EG : C'est tellement excitant d'en faire partie. Je me souviens d'avoir eu des conversations avec Patricia Smithen, responsable du programme et de la conservation-restauration des peintures, elle parlait de la nécessité de développer ses propres photographies en chambre noire et alors que maintenant nous avons le numérique, cela devait être si différent à l'époque.
MC : Tous les instruments spécialisés en fait… les rayons X étaient un technique impressionante à l’époque. Nous avions des cours d'analyse mais, surtout en première année, nous n'utilisions ni n'avions particulièrement accès à du matériel à moins d'être rattaché à la filière scientifique.
EG : Ils ont beaucoup d’instruments maintenant, c’est incroyable. Pour cela, ils ont reçu de nombreux dons de la Fondation Bader. On dirait que la transition de l’anthropologie à la conservation-restauration s’est faite en douceur, c’était comme un chemin très bien tracé pour vous. Où êtes vous allée pour les stages?
MC : La première a eu lieu au musée de Victoria, à l'époque le Musée provincial de la Colombie-Britannique. Et le deuxième était à Hawaï sous la direction de Tony Werner. Encore une fois, j’ai eu de la chance.

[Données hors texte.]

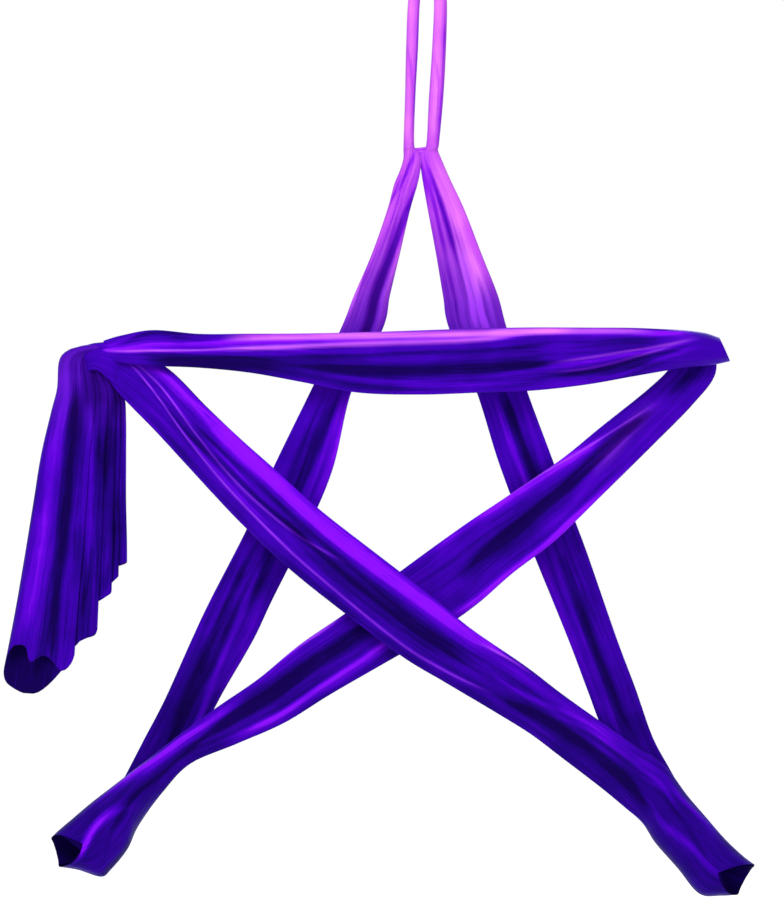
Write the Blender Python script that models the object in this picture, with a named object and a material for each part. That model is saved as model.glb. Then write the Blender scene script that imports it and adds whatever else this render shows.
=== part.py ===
"""Aerial silks on their ceiling plate: two carabiners, a ball-bearing swivel, a rescue eight and
one folded length of tricot that hangs as a five-point star.

Metres, +Z up. The origin is the middle of the ceiling plate's top face. X runs to the right of the
star as it is looked at, and the looker's side is -Y. The cloth's edges are given as pixels of a
784 x 914 photograph, each PIXEL wide at the star, with a depth as a share of STAR_DEPTH from the
plane of its corners. That plane is STAR_BACK behind the plate's middle, which brings the weight of
the stretches that bow forward under the plate.
"""
from math import ceil, cos, pi, radians, sin, sqrt

import bmesh
import bpy
from mathutils import Vector

# Clearances shared by every seat
SEAM_GAP = 0.0003
OVERRUN = 0.004
WELD_SINK = 0.003

# Ceiling plate and its welded bar
PLATE_SIDE = 0.120
PLATE_THICK = 0.008
PLATE_CORNER_R = 0.012
PLATE_EDGE_BEVEL = 0.0012
PLATE_HOLE_R = 0.0055
PLATE_HOLE_INSET = 0.020
CEILING_BAR_R = 0.006
CEILING_BAIL_R = 0.022
CEILING_BAIL_LEG = 0.028
WELD_LEG = 0.004

# Screw-gate carabiners
CARABINER_BAR_R = 0.006
CARABINER_BEND_R = 0.024
CARABINER_STRAIGHT = 0.060
GATE_STEP = 0.0003
GATE_PIN_Z = -0.0215
GATE_NOSE_Z = 0.0272
GATE_NOSE_GAP = 0.0006
GATE_SLOT_DEPTH = 0.0062
TONGUE_THICK = 0.0040
TONGUE_R = 0.0045
SIDE_PLAY = 0.0003
NOSE_LUG_THICK = 0.0030
NOSE_LUG_DROP = 0.0050
NOSE_LUG_WIDE = 0.0076
GATE_PIN_R = 0.0016
SLEEVE_LENGTH = 0.022
SLEEVE_WALL = 0.0023
SLEEVE_FLUTE = 0.0007
SLEEVE_REST_TOP_Z = 0.0210
GATE_BORE_R = 0.0028
PUSH_ROD_R = 0.0023
PUSH_ROD_LENGTH = 0.0035
SPRING_WIRE_R = 0.00045
SPRING_LENGTH = 0.0135
SPRING_TURNS = 5

# Ball-bearing swivel
BAIL_BAR_R = 0.006
BAIL_R = 0.019
BAIL_OPENING = 0.030
HOUSING_R = 0.0255
HOUSING_HEIGHT = 0.034
HOUSING_ROOF = 0.006
HOUSING_BORE_R = 0.017
HOUSING_SHOULDER = 0.004
HOUSING_GROOVE = 0.0012
HOUSING_GROOVE_WIDE = 0.0030
SPINDLE_R = 0.008
SPINDLE_FLANGE_R = 0.0235
SPINDLE_FLANGE_THICK = 0.013
SPINDLE_SHOULDER = 0.003
NUT_R = 0.0125
NUT_HEIGHT = 0.0075
WASHER_THICK = 0.0025
WASHER_INNER_R = 0.0086
BALL_R = 0.0020
BALL_COUNT = 10
CAGE_HALF_THICK = 0.0009
BALL_CIRCLE_R = 0.0126
RETAINER_HEIGHT = 0.006
SEAL_HEIGHT = 0.0026
SEAL_INNER_R = 0.0092
SEAL_OUTER_R = 0.0152

# Rescue eight
EIGHT_THICK_HALF = 0.0065
SMALL_RING_R = 0.019
SMALL_RING_HALF = 0.006
BIG_RING_R = 0.045
BIG_RING_HALF = 0.007
EIGHT_NECK = 0.014
EIGHT_NECK_HALF = 0.0095
EAR_LENGTH = 0.024
EAR_ROOT_HALF = 0.0085
EAR_TIP_HALF = 0.0050

# Cloth: one length of tricot folded in half at the hitch
PIXEL = 0.0023
AXIS_PX = 428
STRAND_ABOVE_VIEW = 0.0912
STAR_DEPTH = 0.100
STAR_BACK = 0.042
PANEL_WIDTH = 0.120
PANEL_HALF_THICK = 0.0080
LEG_X = 0.021
LEG_HALF = 0.0125
LEG_THICK_HALF = 0.0088
LEG_BELOW_EIGHT = 0.016
LEG_LEAD = 0.030
LEG_LEAD_BACK = 0.001
HITCH_BITE = 0.0012
KNOT_HALF_WIDE = 0.041
KNOT_HALF_HIGH = 0.029
KNOT_HALF_DEEP = 0.027
KNOT_GROOVE = 0.0035
LOOP_HALF_DEEP = 0.046
LOOP_WALL = 0.0065
LOOP_RIDGE = 0.0022
LOOP_NOTCH = 0.058
WRIST_HALF_DEEP = 0.036
WRIST_NOTCH = -0.026
GRIP_HALF_DEEP = 0.015
TAIL_HALF_THICK = 0.0011
TAIL_FOLD_DEEP = 0.016

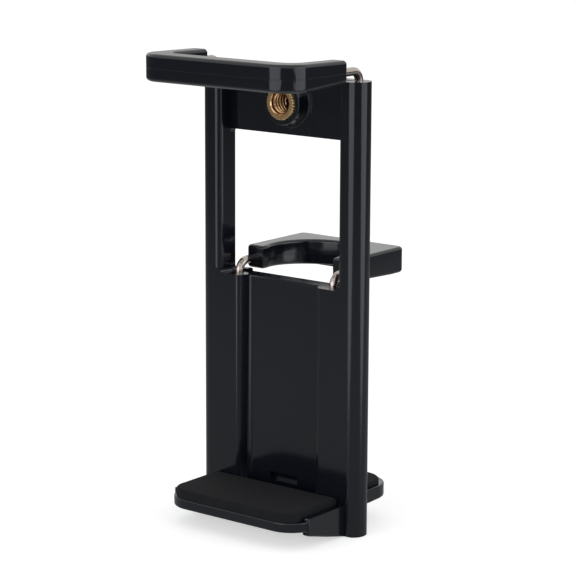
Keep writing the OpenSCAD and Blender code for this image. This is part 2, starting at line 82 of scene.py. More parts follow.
# Sizes of the CAD's frame and limits by which its edges are found, across from the middle plane.
RAIL_WIDTH = 6.8 * MM
RAIL_EDGE = 0.8 * MM
WINDOW_FOOT = -50.7 * MM
WINDOW_CORNER = 1.2 * MM
BAR_SIDE = 21.9 * MM
UNDER_BAR = -13 * MM
RECESS_SIDE = 14.4 * MM
RECESS_FLOOR_SIDE = 12.4 * MM
RECESS_DEPTH = 3.4 * MM
TABLET_LEG = 25.2 * MM
PHONE_LEG = 17 * MM
CHANNEL_RADIUS = 1.75 * MM
SEAM_SIDE = 27.5 * MM
BOSS_INSIDE = 5.9 * MM
BOSS_OUTSIDE = 7.5 * MM
CHANNEL_DEPTH = 3 * MM
REAR_LEDGE_START = 9 * MM
REAR_SHELL_BACK = 8.2 * MM
EDGE_SLACK = 0.1 * MM

# Sizes of the CAD's jaws. The rises and falls are those of their sloping upper and lower faces.
TABLET_BAR = 7.5 * MM
TABLET_ARM = 5.4 * MM
TABLET_OUTER = 7.5 * MM
TABLET_INNER = 4 * MM
TABLET_TOP_FALL = 0.55 * MM
TABLET_ARM_RISE = 1.05 * MM
PHONE_BAR = 5.8 * MM
PHONE_OUTER = 2 * MM
PHONE_HOLLOW = 13.6 * MM
PHONE_ARM_RISE = 0.9 * MM

# What the looks add: how far the front shell's walls stand in, and where the phone jaw's arms end.
WALL_STEP = 0.75 * MM
PHONE_TIP = 12.7 * MM

SHELL_LOW, SHELL_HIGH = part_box("front_shell")
INSERT_LOW, INSERT_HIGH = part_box("thread_insert")
JAW_LOW, JAW_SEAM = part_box("tablet_jaw_lower")
JAW_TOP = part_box("tablet_jaw_upper")[1]
PHONE_LOW, PHONE_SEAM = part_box("phone_jaw_lower")
PHONE_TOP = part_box("phone_jaw_upper")[1]
SEAM_Y = SHELL_HIGH.y
RAIL_FRONT = INSERT_LOW.y - 1 * MM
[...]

EG : Sur quels types de projets avez-vous travaillé à Hawaï?
MC : Les traitements étaient principalement effectués au Centre régional de conservation-restauration du Pacifique au Bishop Museum d'Honolulu, et la plupart des projets étaient des œuvres d'Hawaï et de Polynésie. Il y avait des gens qui sont venus de cette vaste région pour apprendre, par exemple un homme des Îles Salomon, et je suis désolé de ne pas me souvenir de son nom, mais je crois qu'il est devenu directeur d'un musée là-bas. Il travaillait sur une maquette de bateau de sa région avec diverses voiles, et les cordes étaient complètement emmêlées et je me suis dit mon Dieu, comment pourra-t-il un jour défaire ce gâchis, mais il était si habile.
EG : Pouvez-vous parler un peu de ce travail à Parcs Canada, quel genre de travail faisiez-vous à votre retour? Était-ce en site archéologique?
MC : Oui, pour les lieux historiques nationaux, qui font partie de Parcs Canada. Lorsque j’ai obtenu ma maîtrise, on m’a dit d’aller dans l’un des nouveaux laboratoires régionaux de l’agence gouvernementale - ils sont malheureusement maintenant démantelés et les collections centralisées plutôt que de rester dans leurs régions - et j’ai demandé si je pouvais aller à Québec. Mais même cette année-là à Ottawa, j'ai pu participer aux fouilles des Vieilles Forges du Saint-Maurice à Trois-Rivières. Tout le matériel sur lequel nous avons travaillé à Québec provenait de sites historiques et principalement de fouilles, qu'il s'agisse des Forges, de Québec ou d'autres endroits comme le Fort Chambly.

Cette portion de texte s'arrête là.